How to Make Your Own Potholders
Any spare towel you have in your linen closet can be converted into a kitchen towel. Just make sure it’s small enough that you can fit it in your pocket.
However, making potholders, which is a decent alternative to oven mitts, can be a bit tricker. So, if you want to design your own potholders, here’s what you’ll need:
Cotton fabric—This will serve as the front and back cover of your potholder.
Insulated batting—This goes in between the cotton fabric layers to insulate the heat and stop heat from transferring too quickly from one side to the other.
Thread—This is used to keep the layers of fabric from separating and exposing the insulated batting.
Making the potholder
- Wash and dry the cotton fabric.
- Cut the fabric into 8-inch squares. You will need 2 squares for each potholder.
- Cut the insulated batting into 7.75-inch squares. You will need 1 square for each potholder.

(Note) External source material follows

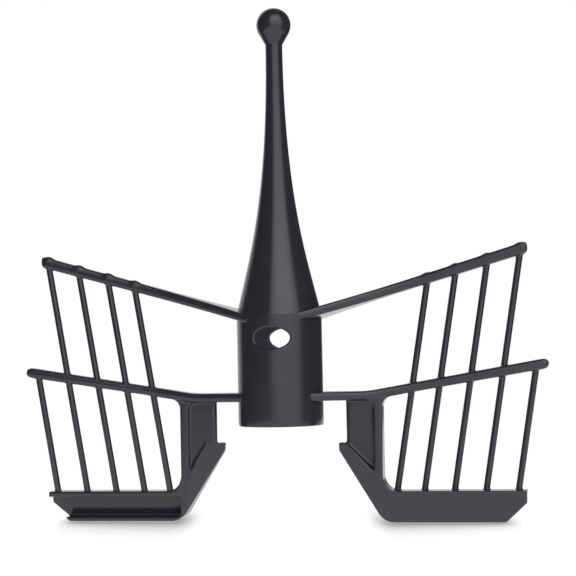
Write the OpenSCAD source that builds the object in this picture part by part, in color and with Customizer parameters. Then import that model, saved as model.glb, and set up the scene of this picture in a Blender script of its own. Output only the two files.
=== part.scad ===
// Two-winged mixing paddle with a central drive hub, a tapered mast and a ball knob.
// Each wing is an upper bar, a lower bar, a bracket, a scraper blade and five round tines.
// The axis of the hub is Z, the scraper blades stand on z = 0, and one wing points along +X.
// The wing along -X is the same wing turned half round the axis.
// The face of the +X wing that looks along -Y is its leading face, and the other is its trailing face.

/* [Hub] */
// Outer radius of the hub
hub_r = 17; // [15:0.5:19]
// Height of the hub's lower rim above the floor
hub_bottom = 37.9; // [36:0.1:40]
// Height of the joint between the hub and the mast
hub_top = 82; // [80:0.1:84]
// Radius of the rounded lower rim
hub_rim = 0.6; // [0.2:0.1:0.8]
// Wall thickness of the hub
hub_wall = 2; // [1.8:0.1:2.4]

/* [Cross hole] */
// Height of the middle of the oval hole through the hub
hole_z = 72.7; // [72:0.1:73.4]
// Half of the oval hole's width
hole_half_w = 7.3; // [6:0.1:8]
// Half of the oval hole's height
hole_half_h = 4.2; // [3.5:0.1:4.5]

/* [Drive bush] */
// Height of the bush inside the hub
bush_h = 22; // [21:1:24]
// Outer radius of the bush's sleeve
sleeve_r = 10.6; // [10.5:0.1:12]
// Number of ribs between the sleeve and the hub's wall
rib_count = 8; // [4:2:12]
// Radius of the shaft bore in the bush
bore_r = 8; // [6:0.5:8]
// Depth of the shaft bore from below
bore_depth = 19; // [14:1:20]
// Number of key grooves in the shaft bore
groove_count = 4; // [2:1:4]

/* [Mast] */
// Radius of the mast just under the knob
mast_r = 3.4; // [3.2:0.1:4]
// Height of the top of the mast
mast_top = 190.7; // [185:0.1:196]
// Radius of the ball knob
knob_r = 6.9; // [6:0.1:8]
// Height of the middle of the ball knob
knob_z = 198.7; // [198:0.1:201]

/* [Bars] */
// Distance from the axis to the end of the upper bar
upper_end = 98.8; // [98:0.2:100]
// Thickness of the upper bar at its end
upper_thick = 4.2; // [3.6:0.1:4.4]
// Slope of the upper bar, as rise over run
upper_slope = 0.287; // [0.27:0.001:0.3]
// Distance from the axis to the end of the lower bar
lower_end = 106.2; // [105:0.2:108]
// Thickness of the sloping part of the lower bar
lower_thick = 3.8; // [3.4:0.1:4]
// Slope of the lower bar beyond its bend, as rise over run
lower_slope = 0.163; // [0.15:0.001:0.18]
// Half of the width of both bars beyond their flared roots
bar_half_w = 2.4; // [2.2:0.1:2.8]

/* [Tines] */
// Diameter of a tine
tine_d = 2.6; // [2.2:0.1:2.8]
// Sideways lean of the tines, as run over rise
tine_lean = 0.165; // [0.15:0.001:0.18]
// Diameter of the low dome over each long tine, on the upper bar
dome_d = 4.3; // [3.6:0.1:4.6]
// Height of the dome
dome_h = 0.8; // [0.6:0.1:1.2]

/* [Scraper blade] */
// Distance from the axis to the outer end of the blade
blade_end = 96.8; // [96:0.2:99]
// Height of the blade's upper edge
blade_h = 12.2; // [11.5:0.1:13]
// Depth of the blade's leading face in front of the axis
blade_front = 6.6; // [6:0.1:7]
// Height of the upper end of the diagonal strap
strap_top = 31.2; // [30:0.1:32]

/* [Hidden] */

// Colour of the moulded parts and of the bush
dark_plastic = [0.2, 0.2, 0.22];
bush_plastic = [0.27, 0.27, 0.29];

// Fineness of round surfaces and of arcs inside outlines
fine = 64;
arc_steps = 8;

// A cut runs this far past the surface that it cuts
past = 1;
// Free play between a tine, a peg or a tongue and its seat
play = 0.03;
// Larger than any part, for half spaces
huge = 300;

// Hub interior
bush_recess = 1;
chamber_top = 78.7;
boss_r = 10.5;
boss_h = 11;

// Drive bush details
rib_w = 1.6;
bush_chamfer = 0.6;
groove_w = 2.6;
groove_depth = 1.3;

// Mast outline: a curve from the hub's radius to the mast's top radius.
// It leaves the hub at rim_slope and runs in parallel to the axis at the top.
mast_steps = 22;
rim_slope = 0.23;
lower_pull = 21;
upper_pull = 63;
core_wall = 3;
core_top_r = 1.6;
core_top = 150;

// Knob: a ball that runs down into a cone over the mast's top
knob_cone = 30;
peg_r = 1.9;
peg_h = 8;

// Places of the tines: distance from the axis at the height tine_ref
tine_ref = 40;
tine_x = [50.7, 61.4, 73.2, 85.5];
short_tine_x = 98;
tine_y = 0.5;
seat_depth = 1.7;
// The long tines end this far under the upper bar's top face.
cap_h = 1.2;

// Bars. Each is given by a point on its middle line.
bar_ref_x = 80;
upper_ref_z = 100.75;
lower_ref_z = 56.7;
upper_root_thick = 3.1;
lower_root_thick = 3.3;
lower_root_z = 49.4;
bend_r = 34;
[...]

- Place one sheet of fabric face-side down.
- Place the insulated batting sheet onto the center of the first sheet.
- Place the second sheet over the insulated batting sheet face-side up.
- Sew the edges of the cotton sheets.
- Sew 1 inch inside the edges of the cotton sheets to keep the insulated batting in place.
Making the potholder loops
- Cut a few strips of the fabric into 4 × 2-inch rectangles to use as loops for your potholder.
- Take the rectangular strips and fold them in half lengthwise.
- take each side of the fabric and fold them until they reach the halfway mark.
- Fold the strip in half a second time until it is 4 × 1-inch in size.
- Fold it widthwise until it is 2 × 1 inch.
- Sew the rectangle onto one corner of the potholder.